**STORED DATA:**
·····

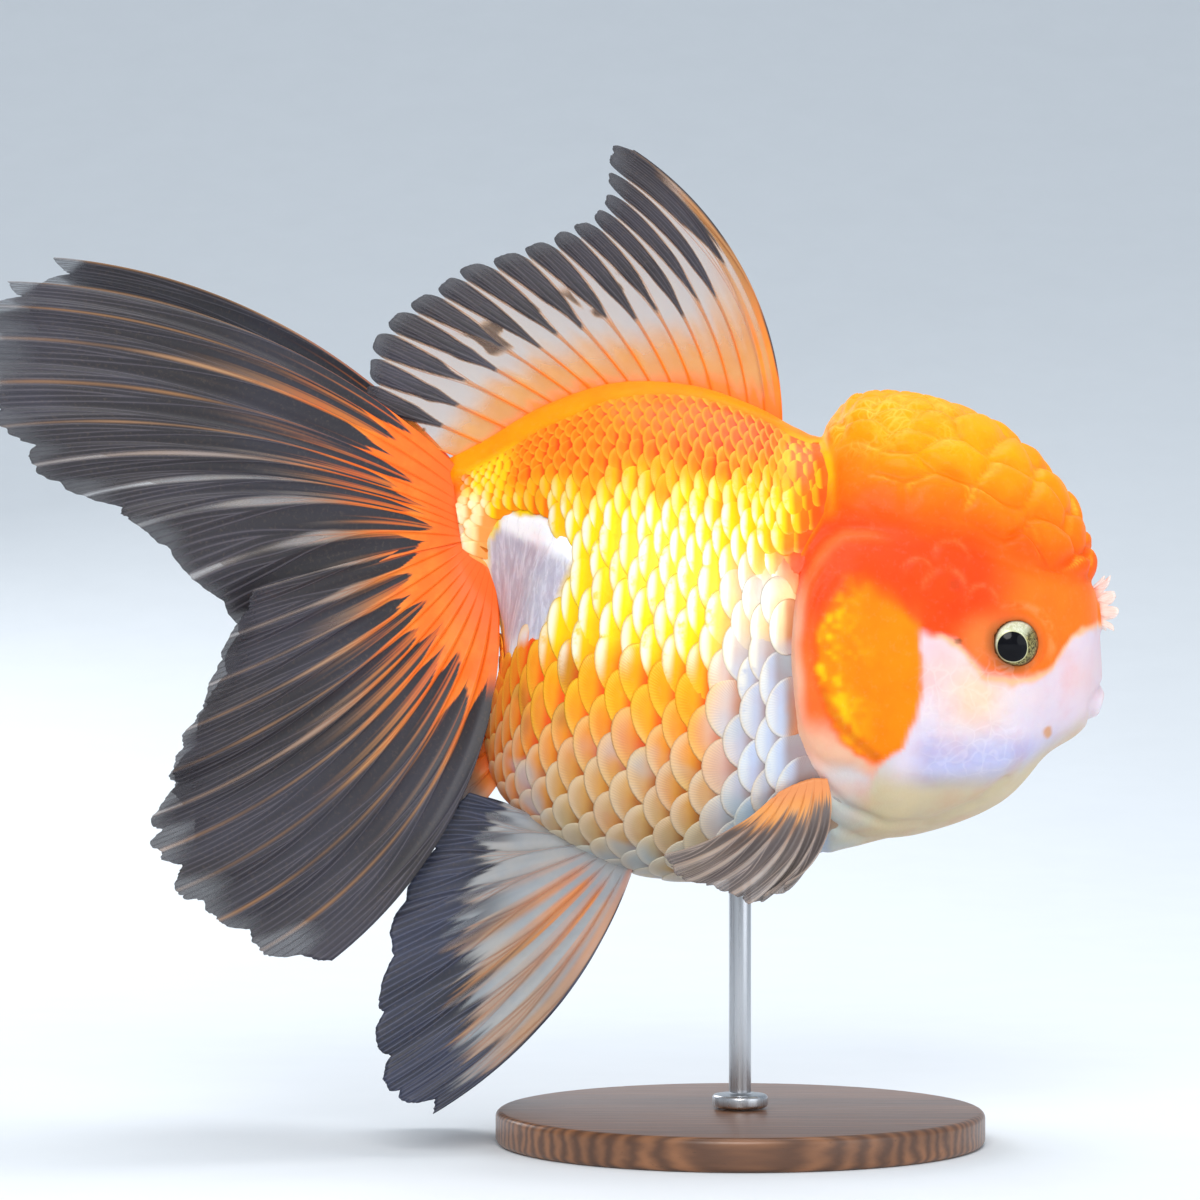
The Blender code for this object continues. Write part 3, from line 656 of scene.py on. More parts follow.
def mouth_form(head):
    """Lips round a slit, painted dark as partly its own colour and partly painted shade, and a nostril
    pit under each flap; where the lips and the slit are.
    """
    lift = (head.z - MOUTH["middle"][1]) + 0.25 * (head.x - MOUTH["middle"][0])
    ring = np.hypot(head.y / MOUTH["half_width"], lift / MOUTH["half_height"])
    facing = ramp(head.x, 57, 60)
    lips = 0.75 * hill(ring, 1.15, 0.36) - 2.0 * (1 - ramp(ring, 0.1, 0.8))
    pit = np.hypot(head.y - NOSTRIL["y"], head.z - NOSTRIL["z"])
    nostril = 0.5 * hill(pit, 2.1, 0.7) - 1.2 * (1 - ramp(pit, 0.4, 1.5))
    height = facing * (lips - 0.4 * hill(ring, 2.0, 0.35)) + ramp(head.x, 55, 58) * nostril
    return height, facing * (1 - ramp(ring, 1.2, 1.7)), facing * (1 - ramp(ring, 0.4, 0.7))


def head_relief(points):
    """Height of the head's forms over the plain body, and masks for its lines and wet parts."""
    head = Head(points)
    hood, crease = hood_form(head)
    cheek, temple, web = cheek_form(head)
    socket, folds = eye_form(head)
    mouth, lips, inner = mouth_form(head)
    height = hood + gill_form(head) + cheek + socket + mouth
    # the lines carry the hood's painted highlights and painted shade, the temple lobes' painted
    # highlights and the eye folds' pale lines
    lines = crease + 0.35 * temple + 0.9 * folds
    wrinkled = head.hood * ramp(head.z, 72, 80) * ramp(46 - head.x, 0, 14)
    return height, lines, lips, inner, head.hood, np.stack([web, wrinkled, wrinkled], axis=-1)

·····

**WHAT IS REQUIRED:** Each line of the material should be duplicated exactly, please.

**RESULT OF THIS EXERCISE:**
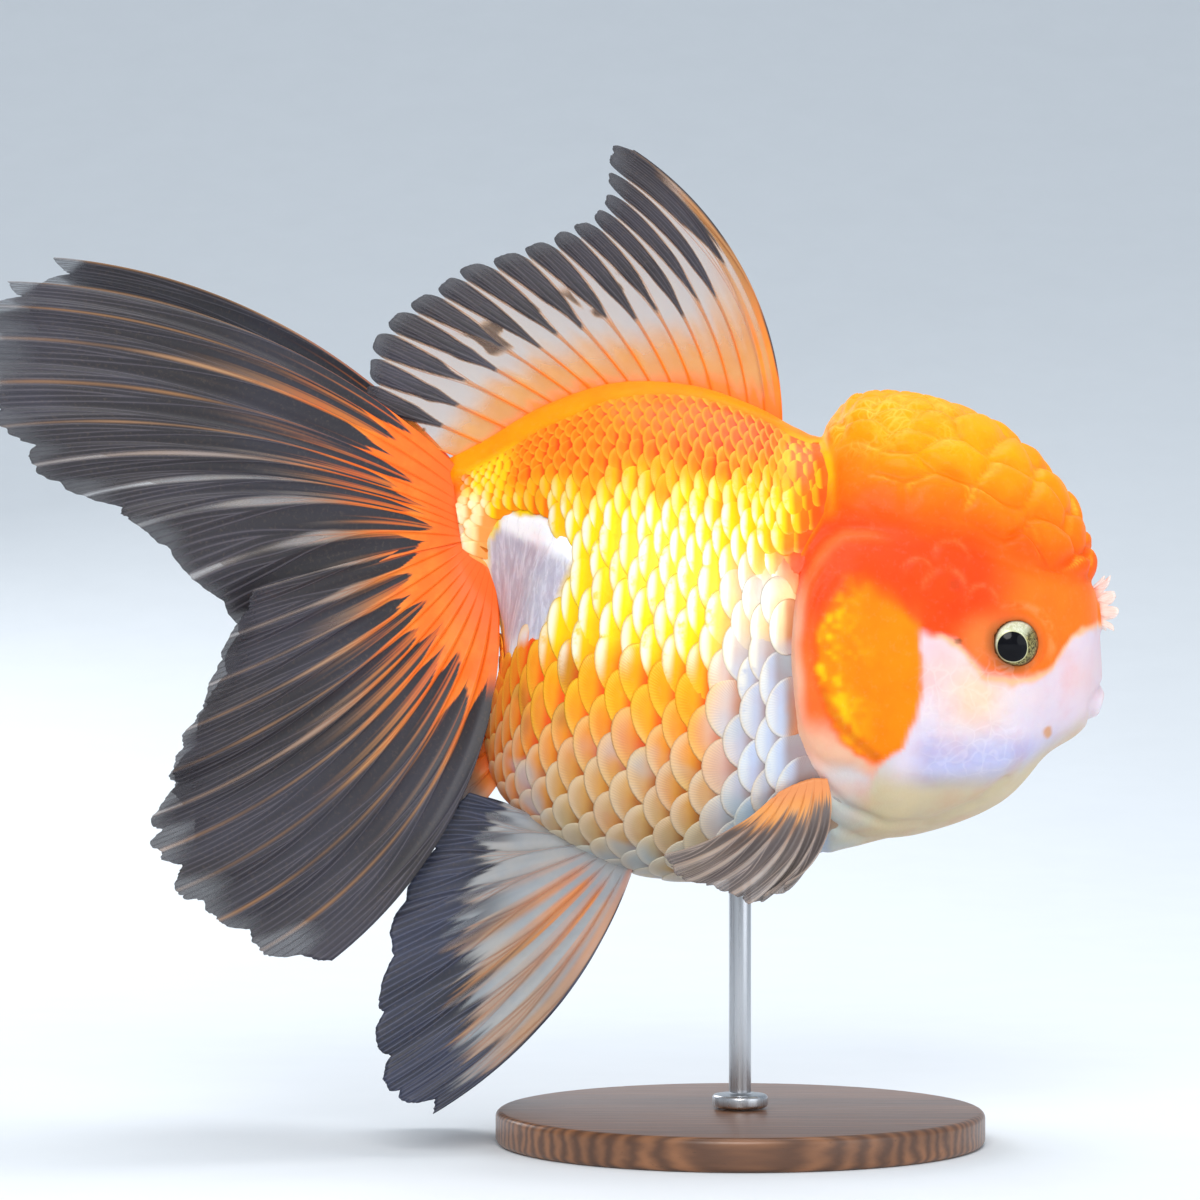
The Blender code for this object continues. Write part 3, from line 656 of scene.py on. More parts follow.
def mouth_form(head):
    """Lips round a slit, painted dark as partly its own colour and partly painted shade, and a nostril
    pit under each flap; where the lips and the slit are.
    """
    lift = (head.z - MOUTH["middle"][1]) + 0.25 * (head.x - MOUTH["middle"][0])
    ring = np.hypot(head.y / MOUTH["half_width"], lift / MOUTH["half_height"])
    facing = ramp(head.x, 57, 60)
    lips = 0.75 * hill(ring, 1.15, 0.36) - 2.0 * (1 - ramp(ring, 0.1, 0.8))
    pit = np.hypot(head.y - NOSTRIL["y"], head.z - NOSTRIL["z"])
    nostril = 0.5 * hill(pit, 2.1, 0.7) - 1.2 * (1 - ramp(pit, 0.4, 1.5))
    height = facing * (lips - 0.4 * hill(ring, 2.0, 0.35)) + ramp(head.x, 55, 58) * nostril
    return height, facing * (1 - ramp(ring, 1.2, 1.7)), facing * (1 - ramp(ring, 0.4, 0.7))


def head_relief(points):
    """Height of the head's forms over the plain body, and masks for its lines and wet parts."""
    head = Head(points)
    hood, crease = hood_form(head)
    cheek, temple, web = cheek_form(head)
    socket, folds = eye_form(head)
    mouth, lips, inner = mouth_form(head)
    height = hood + gill_form(head) + cheek + socket + mouth
    # the lines carry the hood's painted highlights and painted shade, the temple lobes' painted
    # highlights and the eye folds' pale lines
    lines = crease + 0.35 * temple + 0.9 * folds
    wrinkled = head.hood * ramp(head.z, 72, 80) * ramp(46 - head.x, 0, 14)
    return height, lines, lips, inner, head.hood, np.stack([web, wrinkled, wrinkled], axis=-1)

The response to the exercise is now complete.